Speaking about the overall display, the head coach continued: “It was one of those nights – the ball didn’t go for us. We did everything but score.

“I think we played very well, showed great personality, great courage against a team that make it difficult for you in terms of how they defend.

“We created some really good chances. Tariq contributed to that in a fantastic way, so did Leo (Trossard) on the other side – too many positives to mention being honest with you. I’m really, really happy.”

The Sussex stalemate was a sixth draw during Albion’s lengthy run without victory but was sufficient to move them above Manchester United in the table.

Lacklustre Leeds, who stay just a single place above the relegation zone, have never won at Brighton’s current home and rarely looked likely to end that run as their difficult season continued.

Yet they would have snatched it had Seagulls goalkeeper Robert Sanchez not been alert to deny substitute Tyler Roberts on three occasions.

Leeds defender Junior Firpo endured a torrid first half up against Lamptey and, along with Kalvin Phillips, was replaced for the second period.

United boss Marcelo Bielsa confirmed England international Phillips’ withdrawal was tactical rather than injury-enforced.

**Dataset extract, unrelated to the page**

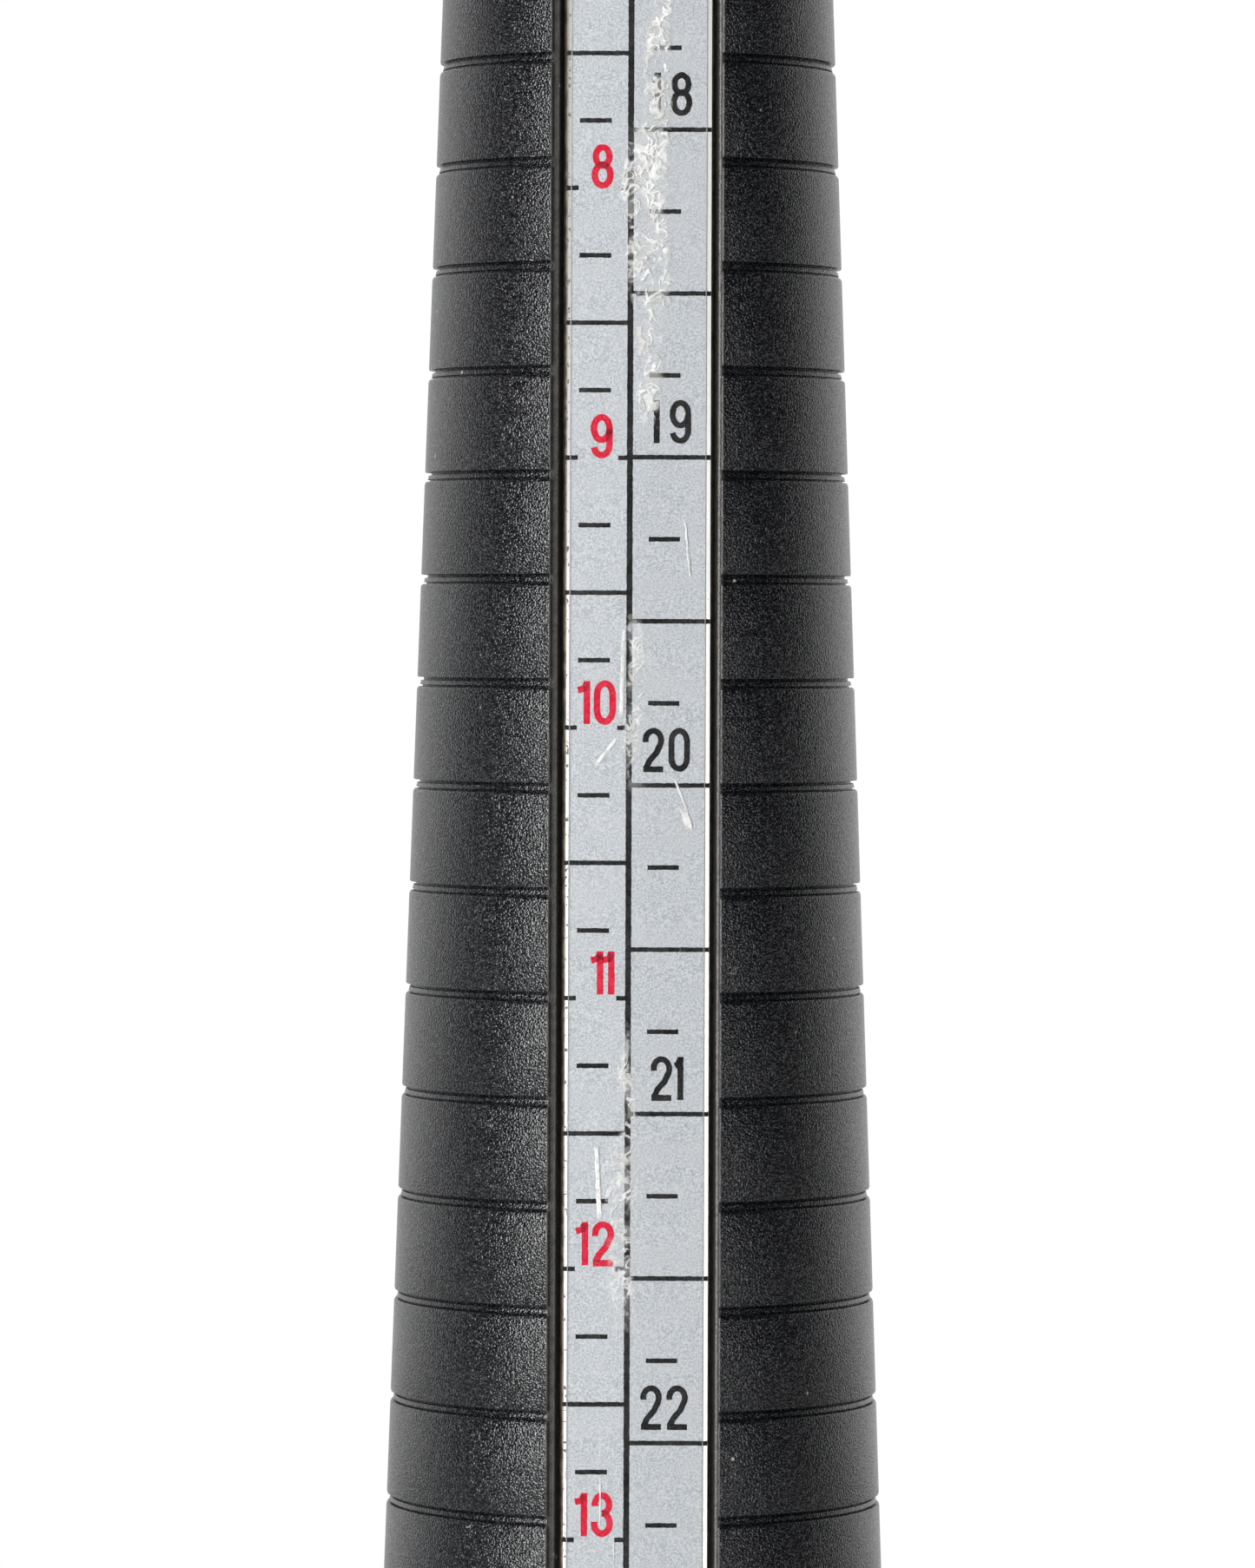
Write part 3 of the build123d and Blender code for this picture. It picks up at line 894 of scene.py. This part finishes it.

The Argentinian admitted his side made a sluggish start on the south coast but was encouraged by the second-half improvement.

“In the first half the differences were very big in their favour and in the second half we managed to play as equals,” said Bielsa.

“We defended better and we created chances – not too many – but in proportion to the opponent.

“In the first half we didn’t defend well and we conceded a lot of chances at our goal and we didn’t take advantage of the balls where we had the possibility to create danger.

“The second half we defended better and we created four or five chances at goal and that allowed us to play a more balanced, equal game.

“I don’t ignore the performance in the first half, but I hope the performance in the second half is the starting point to grow.”